Why the Fed chair needs to care about financial regulation

The writer is former Chair of the FDIC and former Assistant Secretary of the U.S. Treasury for Financial Institutions.

Federal Reserve Board Chairman Jay Powell delivered a masterful speech on Friday to the annual Economic Policy Symposium sponsored by the Federal Reserve Bank of Kansas City. He focused almost exclusively on the Fed’s inflation outlook and when it might start slowing its asset purchases.

He did not mention bubbly conditions in financial, commodity, and real estate markets, nor the dangerous buildup of leverage in the business and corporate sector as potential threats to system stability. He did not discuss the use of the Fed’s regulatory authorities to address them.

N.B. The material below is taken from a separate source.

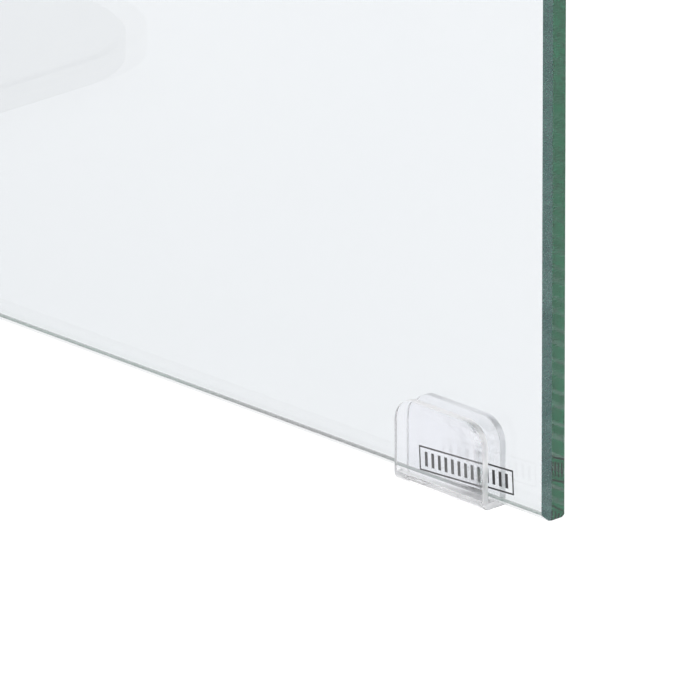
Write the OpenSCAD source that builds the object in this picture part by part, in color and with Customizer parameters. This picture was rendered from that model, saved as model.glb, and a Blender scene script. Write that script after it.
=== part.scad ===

These omissions were not surprising. Financial stability regulation is not typically an area of focus for Fed chairs. One would have to go back to Paul Volcker to find a chair who really saw financial regulation as core to their responsibilities. Volcker’s successor, Alan Greenspan, began an era when the Fed focused primarily on interest rate policy — using cheap credit, not regulation, to smooth out financial market turmoil. This inattention to financial stability was one reason why the Fed missed the great financial crisis until it was on our doorstep. That crisis helped make the Fed a better regulator, particularly under Janet Yellen, but the current debate over Powell’s re-appointment suggests that regulation still takes a back seat to monetary policy.

Powell’s record on regulation has come under scrutiny from Senate Banking Committee Chair Sherrod Brown (D-Ohio) and Subcommittee Chair Elizabeth Warren (D-Mass.) They have expressed concerns about a number of regulatory moves during Powell’s tenure. Powell’s main challenger for the job — fellow Fed Governor Lael Brainard — has repeatedly dissented from those measures. Powell’s supporters whisper that this criticism is “politically motivated." Others have suggested that Brown’s and Warren’s concerns could be better addressed by selecting Brainard as vice chair of supervision (replacing incumbent Randy Quarles, whose term is up in October).

Federal Reserve Chairman Jerome Powell speaks with Fed Governor Lael Brainard (L) at the Federal Reserve Bank of Chicago, in Chicago, Illinois, U.S., June 4, 2019.    REUTERS/Ann Saphir
Federal Reserve Chairman Jerome Powell speaks with Fed Governor Lael Brainard (L) at the Federal Reserve Bank of Chicago, in Chicago, Illinois, U.S., June 4, 2019. REUTERS/Ann Saphir · Ann Saphir / reuters

The problem with this whole discussion is that it assumes financial stability regulation can somehow be segmented from monetary policy and relegated to a subordinate governor (while the chair pre-occupies himself with more important monetary matters). They cannot be separated.

The Fed does not like to admit that its aggressive monetary interventions create system instability — but they do. People can disagree on whether the benefits outweigh risks, but there can be no debate that the risks are there. Financial crises, when they occur, result from a buildup of leverage and sudden correction in inflated asset valuations. Both conditions prevail today and risk triggering deep, prolonged recessions that hit the poor and lower income families the hardest.